As is required by a provision in the current town charter adopted in 1970, the charter must be reviewed and updated every 10 years by a Charter Review Commission. The CRC has spent the last nine months doing just that and compiled a new, shorter document that eliminates archaic wording and unnecessary provisions that overlap with existing Florida statutes or were simply not pertinent anymore.

The updated version of the charter is meant to be significantly shorter and easier to read for residents. The revisions, according to public town documents, make absolutely no substantial changes whatsoever to the charter that modify the town’s council-manager form of government, the town’s officers and elected officials, or to town elections, governing procedures, duties and powers. 

“There were so many things in there, from utilities, which we don’t have, to airports and things like that,” said Windermere Mayor Gary Bruhn. “So the charter has been cleaned up and gone from approximately 50 pages, and I think the new proposed charter is about 20 pages.”

The proposed, updated charter, along with a separate proposed charter amendment regarding the town’s borrowing limits are completely subject to voter approval, and will be included on the ballot for the town’s general election March 14, 2017. 

The separate charter amendment detailed in ordinance 2016-06 pertains to the town’s financial borrowing limits.
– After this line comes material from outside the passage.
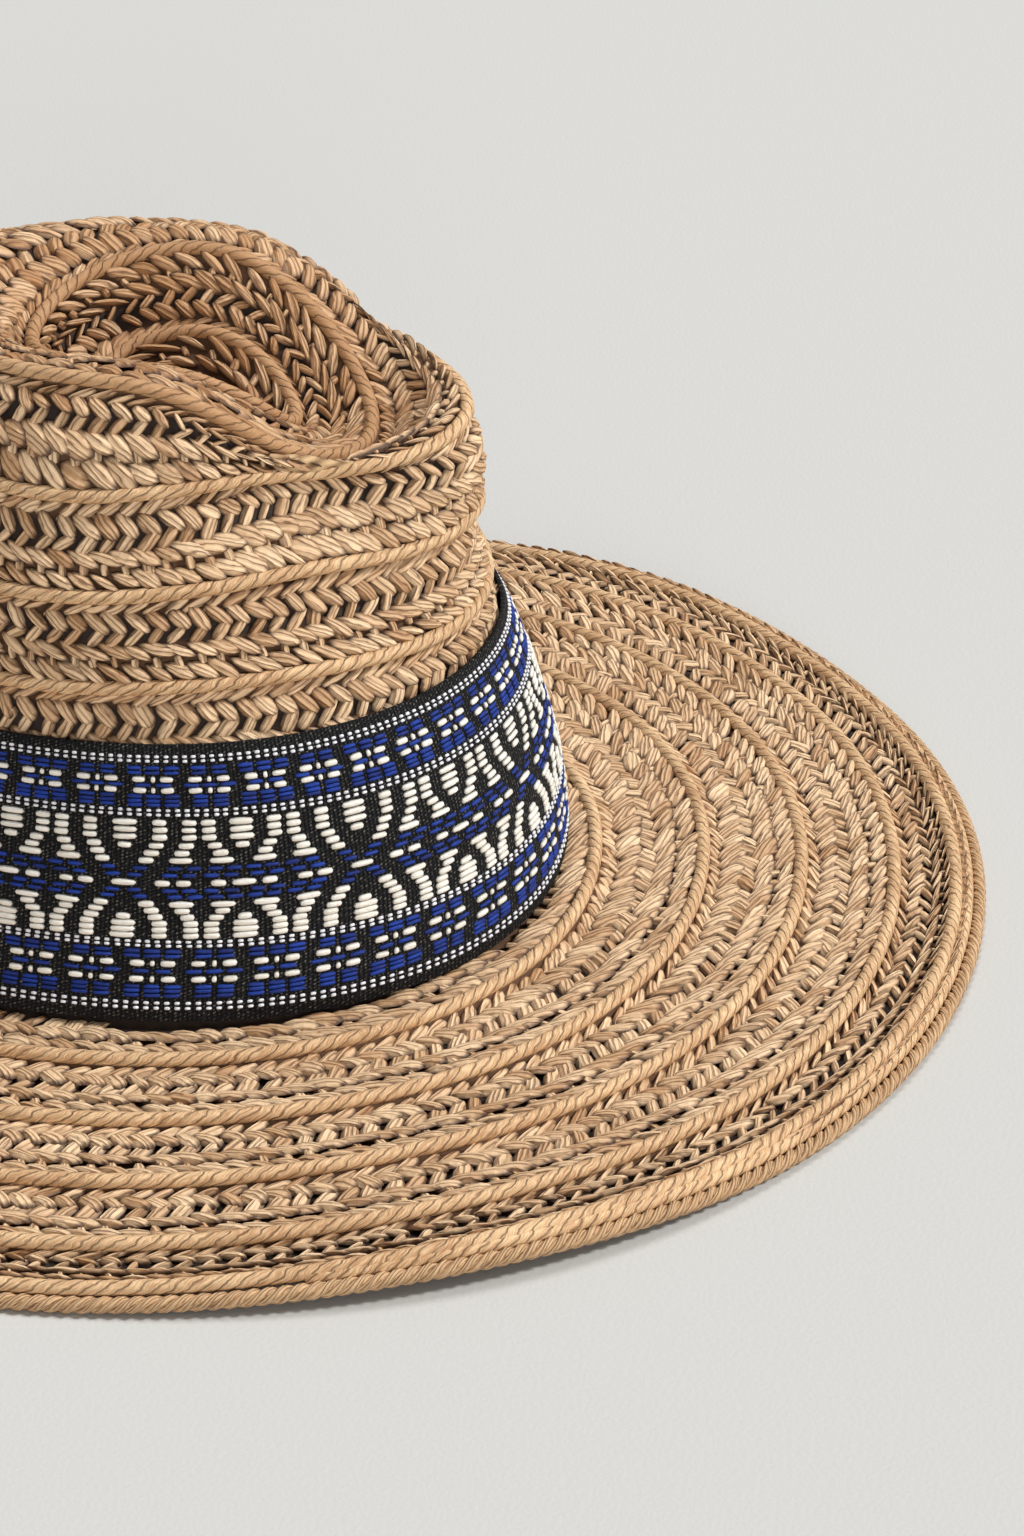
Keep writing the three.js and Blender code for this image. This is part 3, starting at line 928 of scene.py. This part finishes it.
# %% Edge cord
CORD_STRANDS, CORD_TWIST, CORD_SIDES, CORD_STEP = 3, 9.5, 6, 0.95
STRAND_SIZE, STRAND_OFFSET = 0.98, 0.82
STRAND_CHART, OVER_FLOOR, CORD_SHADE = 50, 0.02, 0.75
edge_turns = np.linspace(0, 360, 721)
edge_run = distance_along(beside_foot(edge_turns, brim_reach(edge_turns, 1) + CORD_DIAMETER / 2))
cord_pitch = edge_run[-1] / round(edge_run[-1] / CORD_TWIST)


def cord_strand(which):
    def shape(along_share, round_share):
        turn = 360 * along_share
        run = np.interp(turn, edge_turns, edge_run)
        winding = 2 * math.pi * (which / CORD_STRANDS + run / cord_pitch)
        around_strand = 2 * math.pi * round_share
        aside = STRAND_OFFSET * np.cos(winding) + STRAND_SIZE * np.cos(around_strand)
        up = STRAND_OFFSET * np.sin(winding) + STRAND_SIZE * np.sin(around_strand)
        flat = beside_foot(turn, brim_reach(turn, 1) + CLEARANCE + CORD_DIAMETER / 2 + aside)
        height = np.maximum(CORD_DIAMETER / 2 + up, OVER_FLOOR) + edge_wave(turn)
        chart = np.stack([run + STRAND_CHART * which, (around_strand - winding) * STRAND_SIZE], axis=-1)
        return np.concatenate([flat, height[:, None]], axis=-1), chart

    return mapped_grid(f"strand_{which}", round(edge_run[-1] / CORD_STEP), CORD_SIDES, shape)


cord_work = bmesh.new()
for which in range(CORD_STRANDS):
    strand = cord_strand(which)
    cord_work.from_mesh(strand)
    bpy.data.meshes.remove(strand)
cord_mesh = bpy.data.meshes.new("edge_cord")
cord_work.to_mesh(cord_mesh)
cord_work.free()
for title, value in (("tone", 0.5), ("shade", CORD_SHADE)):
    attribute = cord_mesh.attributes.new(title, "FLOAT", "POINT")
    attribute.data.foreach_set("value", np.full(len(cord_mesh.vertices), value, np.float32))
finish_piece("edge_cord", cord_mesh, CORD_STRAW, "straw_cord", "brim_cord")
print("edge cord", round(float(edge_run[-1])), "mm round the brim")

# %% [markdown]
# ## The ribbon
#
# The band is a wide ribbon with a black ribbed ground. It is a strip of cloth drawn tight round the
# crown, so it is a closed strip just under a millimetre thick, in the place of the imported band. Its ribs
# and the pale specks of its warp are in the finish, on a map that counts millimetres along and across.

# %% Ribbon finish
RIB_SPACING, PICK_SPACING = 0.95, 0.75


def black_ribbon(name):
    finish = Finish(name, Roughness=0.9, Specular_IOR_Level=0.25)
    chart = finish.chart()
    run, over = finish.directions(chart)
    ribs = (run * (2 * math.pi / RIB_SPACING)).wave()
    picks = (over * (2 * math.pi / PICK_SPACING) + run * (math.pi / RIB_SPACING)).wave()
    specks = finish.noise(finish.stretched(chart, (1.3, 1.6, 1)), 1, 2)
    pale = (specks.between(0.5, 0.62) * ribs * picks) * 0.85
    weave = ribs * 0.6 + picks * 0.5
    black = finish.mix(weave.between(0.2, 1.0), colour(5, 5, 7), colour(27, 27, 30))
    return finish.finish(
        Base_Color=finish.mix(pale, black, colour(128, 124, 112)),
        Normal=finish.bump(weave, 0.00045, 0.9),
    )


RIBBON = black_ribbon("black_ribbed_ribbon")

# %% Ribbon strip
RIBBON_SEAT, RIBBON_THICKNESS = LAP_STEP + CLEARANCE, 0.9
RIBBON_COLUMNS, RIBBON_LINES = 240, 9
ribbon_turns = np.linspace(0, 360, 1441)
ribbon_run = distance_along(crown_point(ribbon_turns, row_above(ribbon_turns, BAND_FOOT + BAND_WIDTH / 2)))
RIBBON_LENGTH = ribbon_run[-1]


def on_ribbon(run, down, out):
    """A point on the ribbon: run along it, down from its top edge, and out from its face."""
    turn = np.interp(np.mod(run, RIBBON_LENGTH), ribbon_run, ribbon_turns)
    row = row_above(turn, BAND_TOP - down)
    face = RIBBON_SEAT + RIBBON_THICKNESS
    return crown_point(turn, row) + outward_normal(turn, row) * (face + out)[:, None]


def ribbon_strip(along_share, round_share):
    line, outside = there_and_back(round_share, RIBBON_LINES)
    run, down = RIBBON_LENGTH * along_share, BAND_WIDTH * line / (RIBBON_LINES - 1)
    points = on_ribbon(run, down, np.where(outside, 0, -RIBBON_THICKNESS))
    return points, np.stack([run, down], axis=-1)


ribbon_mesh = mapped_grid("ribbon", RIBBON_COLUMNS, 2 * RIBBON_LINES, ribbon_strip)
ribbon = finish_piece("ribbon", ribbon_mesh, RIBBON, "band_ribbon", "hat_band")
print("ribbon length", round(float(RIBBON_LENGTH)), "mm")

# %% [markdown]
# ## The pattern of the ribbon
#
# Where the pattern shows, yarns float over a few threads of the ground before they dive again. Each float
# is a small raised bar, so the pattern is charted as a weaver would chart it: one entry for each line of
# floats, with their places along one repeat. Half a repeat is charted, and its mirror image completes it.

# %% Floats
REPEATS, REPEAT = 10, 53.7
HALF = REPEAT / 2
FLOAT_UNDER = 0.3
FLOAT_BARS = {"long": Leaf(6, 5, 0.22, FLOAT_UNDER), "short": Leaf(5, 4, 0.2, FLOAT_UNDER)}


def mirrored(places):
    """Half a repeat with its mirror image. A float on either mirror line stays single."""
    return list(places) + [(REPEAT - x, width) for x, width in places if 0 < x < HALF]


def blocks(*offsets_by_group, width):
    """Floats at offsets from the middle of each quarter of the repeat. The groups take turns."""
    quarter = REPEAT / 4
    return [((k + 0.5) * quarter + x, width) for k in range(4) for x in offsets_by_group[k % 2]]


EYE, LONG, SHORT, DOT, DASH, DASHES = 5.8, 3.6, 3.4, 1.1, 1.35, 24
ROW_OF_DASHES = [((k + 0.5) * REPEAT / DASHES, DASH) for k in range(DASHES)]
COLUMNS = [(7.5, LONG), (12.0, LONG), (18.75, LONG)]
EYES = [(0, EYE), (HALF, EYE)]
FAR_BLOCKS, NEAR_BLOCKS = (-4.4, 0, 4.4), (-2.4, 2.4)
BLUE_BLOCKS = blocks(FAR_BLOCKS, NEAR_BLOCKS, width=3.9)
BLUE_LINE = blocks(NEAR_BLOCKS, FAR_BLOCKS, width=3.9)
LONG_DOT_LONG = blocks((-3.35, 3.35), (-3.35, 3.35), width=SHORT) + blocks((0,), (0,), width=DOT)
STEP_IN = mirrored([(0, SHORT), (HALF, SHORT), (6.3, LONG), (12.8, LONG), (19.7, LONG)])
STEP_ON = mirrored([(5.1, LONG), (13.8, LONG), (20.7, LONG)])
FLARE = mirrored([(4.8, EYE), (14.0, EYE), (21.8, LONG)])
UPRIGHT = mirrored(EYES + COLUMNS)
UPPER_BLUE = mirrored([(2.2, LONG), (6.4, LONG), (11.0, LONG), (15.4, LONG), (23.2, LONG)])
LOWER_BLUE = mirrored([(2.9, LONG), (7.3, LONG), (12.2, LONG), (16.6, LONG), (24.4, LONG)])
CENTRE = mirrored([(0, 5.6), (5.7, LONG), (13.6, LONG), (18.2, LONG), (HALF, EYE)])

# Lines of floats from the ribbon's top edge: how far down in millimetres, the yarn, and the places
CHART = [
    (2.5, "white", ROW_OF_DASHES), (3.5, "white", ROW_OF_DASHES),
    (5.0, "blue", BLUE_BLOCKS), (6.1, "blue", BLUE_BLOCKS),
    (7.6, "ivory", LONG_DOT_LONG), (8.9, "blue", BLUE_LINE), (10.1, "ivory", LONG_DOT_LONG),
    (11.4, "blue", BLUE_BLOCKS), (12.4, "blue", BLUE_BLOCKS), (13.3, "blue", BLUE_BLOCKS),
    (14.5, "white", ROW_OF_DASHES), (15.5, "white", ROW_OF_DASHES),
    (17.2, "ivory", UPRIGHT), (18.8, "ivory", UPRIGHT), (20.4, "ivory", UPRIGHT),
    (22.2, "ivory", STEP_IN), (23.8, "ivory", STEP_ON), (25.4, "ivory", FLARE),
    (27.1, "blue", UPPER_BLUE), (28.6, "blue", LOWER_BLUE),
    (30.3, "ivory", CENTRE),
    (31.9, "blue", LOWER_BLUE), (33.2, "blue", UPPER_BLUE),
    (34.8, "ivory", FLARE), (36.2, "ivory", STEP_ON), (37.6, "ivory", STEP_IN),
    (39.0, "ivory", UPRIGHT), (40.3, "ivory", UPRIGHT), (41.6, "ivory", UPRIGHT),
    (42.9, "white", ROW_OF_DASHES), (43.8, "white", ROW_OF_DASHES),
    (45.0, "blue", BLUE_BLOCKS), (46.0, "blue", BLUE_BLOCKS),
    (47.6, "ivory", LONG_DOT_LONG), (49.3, "blue", BLUE_LINE), (51.0, "ivory", LONG_DOT_LONG),
    (52.6, "blue", BLUE_BLOCKS), (53.5, "blue", BLUE_BLOCKS), (54.5, "blue", BLUE_BLOCKS),
    (56.1, "white", ROW_OF_DASHES), (57.2, "white", ROW_OF_DASHES),
]
YARNS = {
    "blue": dict(width=1.05, height=0.45),
    "ivory": dict(width=1.52, height=0.6),
    "white": dict(width=0.82, height=0.42),
}
PATTERN_START, OVER_RIBBON = 6.3, 0.02


def lay_floats(down, yarn, places):
    """Template, points, charts, tones and shades of one line of floats, all round the ribbon."""
    bar = FLOAT_BARS["short" if yarn == "white" else "long"]
    bar_x, bar_y, bar_z = bar.points.T
    stretch = RIBBON_LENGTH / REPEATS / REPEAT
    size = YARNS[yarn]
    starts = np.arange(REPEATS)[:, None] * REPEAT
    middle = ((starts + np.array([x for x, _ in places])) * stretch + PATTERN_START).ravel()
    length = np.tile([width for _, width in places], REPEATS) * stretch
    count = len(middle)
    middle = middle + chance.normal(0, 0.06, count)
    length = length * (1 + chance.normal(0, 0.03, count))
    height = size["height"] * (1 + chance.normal(0, 0.08, count))
    x0 = bar_x * length[:, None] / 2
    y0 = bar_y * size["width"] / 2 * (1 + chance.normal(0, 0.05, count))[:, None]
    lean = np.radians(chance.normal(0, 1.2, count))[:, None]
    run = middle[:, None] + x0 - y0 * lean
    over = down + y0 + x0 * lean
    out = bar_z * height[:, None] + OVER_RIBBON
    points = on_ribbon(run.ravel(), over.ravel(), out.ravel()).reshape(count, -1, 3)
    chart = own_chart(x0, y0)
    tone = np.repeat(chance.beta(*TONES, count)[:, None], len(bar_x), axis=1)
    # Painted shade: each float darkens towards its sides and underside, where it meets the ribbon
    shade = np.clip(bar_z + FLOAT_UNDER, 0, 1)
    return bar, points, chart, tone, np.tile(shade, (count, 1))


def yarn_finish(name, pale, deep, shadow):
    finish = Finish(name, Specular_IOR_Level=0.35)
    fibres = finish.noise(finish.stretched(finish.chart(), (0.45, 6.5, 1)), 1, 2)
    base = finish.mix((finish.attribute("tone") * 0.5 + fibres).between(0.35, 1.1), deep, pale)
    return finish.finish(
        # Painted shade: the shade attribute mixes each float towards its shadow colour at its low sides
        Base_Color=finish.mix(finish.attribute("shade") * 0.6 + 0.4, shadow, base),
        Roughness=fibres * 0.2 + 0.5,
        Normal=finish.bump(fibres, 0.0003, 0.9),
    )


YARN_FINISHES = {
    "blue": yarn_finish("blue_yarn", colour(22, 62, 160), colour(6, 22, 84), colour(3, 6, 22)),
    "ivory": yarn_finish("ivory_yarn", colour(252, 248, 238), colour(232, 226, 212), colour(92, 84, 72)),
    "white": yarn_finish("white_yarn", colour(252, 252, 255), colour(230, 232, 240), colour(64, 66, 74)),
}
for yarn, material in YARN_FINISHES.items():
    laid = [lay_floats(down, yarn, places) for down, kind, places in CHART if kind == yarn]
    finish_piece(f"ribbon_{yarn}_floats", leaf_mesh(f"ribbon_{yarn}_floats", laid), material, "band_ribbon")

# %% Finish and sizes
print("triangles in all", sum(pieces.values()))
The council seeks to have more flexibility when borrowing money for capital improvement projects and is asking voters to consider approving at least one of two optional amendments to achieve this.

As it stands, the town charter restricts the town to borrowing up to 10% of the town’s annual budget for nonemergency debt.

“Right now, we are limited to only borrowing up to 10% — in non-emergency debt — of our annual budget,” Bruhn said. “So we can only borrow half-million dollars for the town. Do you know how many projects — just our new roadway project that we’re doing in front of the Windermere Elementary School (the Park Avenue Expansion project) is almost a million dollars.”

The amendments exist to ensure there are limits to the amount of debt a town can incur, but it has the potential to create a frustrating barrier if a town hopes to move forward with capital improvement projects that exceed their borrowing limits.

“Currently, there’s a limitation that limits us from any non-emergency borrowing to 10% of our budget, which is crazy,” Bruhn said. “You can’t run a town that way.”

To fix these types of dilemmas, one of the optional amendments to section 49 of the charter seeks to prohibit the town from incurring debt that would increase the town’s aggregate debt payments in any fiscal year to more than 10% of the budget — unless the debt is first approved by a majority vote of town electors voting in a referendum for that purpose.

The second optional amendment avoids permitting the town from incurring new non-emergency debt that exceeds 30% of the general operating budget of that fiscal year, again, unless the debt is first approved by a majority vote of town electors voting in a referendum for that purpose.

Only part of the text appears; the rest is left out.